Omelie
Omelia di don Rinaldo del 1 gennaio 2019 - Capodanno (Anno C)
Solenne è il titolo con cui la Chiesa saluta il primo giorno dell’anno nuovo: Maria Santissima Madre di Dio. Celebrando la maternità di Maria, certamente si vuol esultare per quella maternità eccezionale, sublime, unica che fu proprio la maternità di Maria, in comunione con la paternità divina.
Ma con questa celebrazione, si vuole anche cantare ogni maternità, ogni paternità, sia quella insuperabile che si chiama procreazione, sia quella che vede scelte di vita degli individui, delle associazioni, delle comunità, delle forze sociali e politiche, fatte allo scopo di generare qualcosa di buono, di bello, di utile, di fecondo, di gioioso, in una parola capaci di generare una civiltà pacifica, serena, degna dell’uomo e del Dio che lo ha creato per la felicità.
Il modello di fecondità, che questa liturgia indica a chiunque e in qualsiasi modo voglia essere padre e madre di qualcuno e di qualcosa, è quella che ha portato Gesù e che Gesù dona alla Chiesa.
Scrive l’apostolo Paolo alla Chiesa che è in Galazia: “Quando venne la pienezza del tempo, Dio mandò suo figlio”. Dove arriva Gesù, arriva la pienezza dei tempi.
Ma Dio Padre non fa tutto da sé. Per generare nella pienezza dei tempi suo figlio, Dio quasi corteggia l’umanità, perché essa Gli dia un degno grembo materno. L’umanità Gli dona Maria. Il divin figlio può, così, assumere la natura dell’uomo. Per mezzo di Cristo l’umanità può dirsi vera “figlia di Dio”.

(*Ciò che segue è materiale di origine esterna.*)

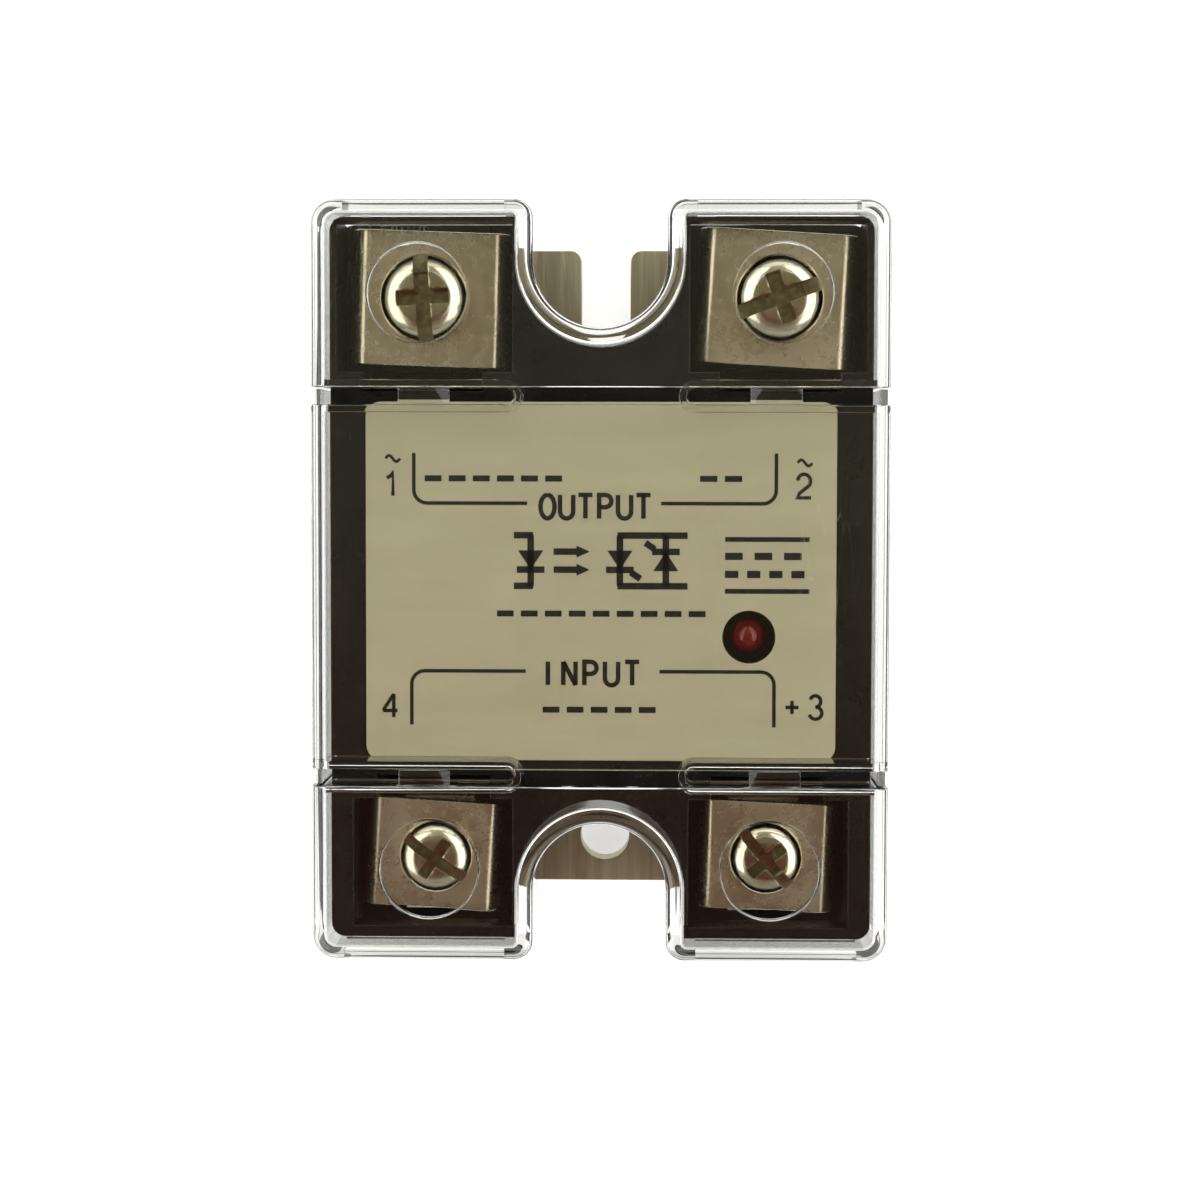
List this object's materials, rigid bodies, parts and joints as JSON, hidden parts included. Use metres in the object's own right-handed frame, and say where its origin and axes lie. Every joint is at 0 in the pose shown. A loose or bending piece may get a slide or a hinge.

Questo mistero si è compiuto felicemente, a Betlemme, al tempo in cui l’imperatore Cesare Augusto indisse il censimento. Ce lo testimoniano i pastori che, svegliati nottetempo da un coro d’angeli, senz’indugio andarono e trovarono Maria e Giuseppe e il bambino. Lo videro deposto in una mangiatoia. Questo particolare, che a noi parla di povertà, non stupì i pastori, abituati a quel tipo di nascite, perché nomadi e capaci di fare di ogni luogo una culla.
La liturgia non è facile al melodramma. Se ripropone i misteri eterni che irrompono nel nostro tempo, lo fa per richiamare il nostro tempo a tendere, non al suicidio, ma verso l’eternità, in forza della nascita di Gesù.
Quali gli scopi di questa solennità, posta all’ingresso del 2019? In primis: riscoprire il dono della vita, quella che scorre nelle nostre vene, e quella che percorre le vie della terra e dell’intero universo. Capito che tutto è dono, facciamoci liberamente dono. Noi siamo perché Dio c’è e ci ha creati.
Stabilita questa interdipendenza continua creatura-Creatore, scopriamo il fiume, che noi chiamiamo Provvidenza, con cui Dio irriga, istante per istante, il creato, mantenendolo in essere. Scopriamo anche che Dio ci ha rivestiti di regalità, perché abbiamo, con il suo aiuto, a portare il tempo alla sua pienezza in Cristo. Per raggiungere questi scopi, Dio padre continua a suscitare, tra gli uomini, figli suoi, per mezzo di una nuova Maria, la Chiesa.
Gesù, prima di lasciare la terra per tornare alla destra del Padre, con una solennità eccezionale disse ai suoi discepoli: “mi è stato dato ogni potere in cielo e sulla terra. Lo consegno a voi. Andate e fate nuove tutte le cose”. Compito sublime, ma anche molto impegnativo quello dei discepoli di Gesù. Quindi oggi tutti i poteri di Gesù sono presenti e operanti nel nuovo corpo di Cristo che è la Chiesa, che siamo noi.
Noi vediamo “satana” aggirarsi rabbioso con troppa libertà, per le strade del mondo e imporre efficaci leggi di violenza e di terrore. Gran parte di questa libertà distruttiva gliel’abbiamo concessa anche noi che ci perdiamo in egoismi e non facciamo come i pastori che, visto il messia, “riferirono ciò che del bambino era stato detto loro”.
Noi sappiamo chi è Gesù, la “pienezza dei tempi”. Non basta sapere. Dobbiamo dirlo con le parole e tradurlo con i fatti. Se così sarà, il 2019 sarà veramente nuovo. Buon Anno a tutti.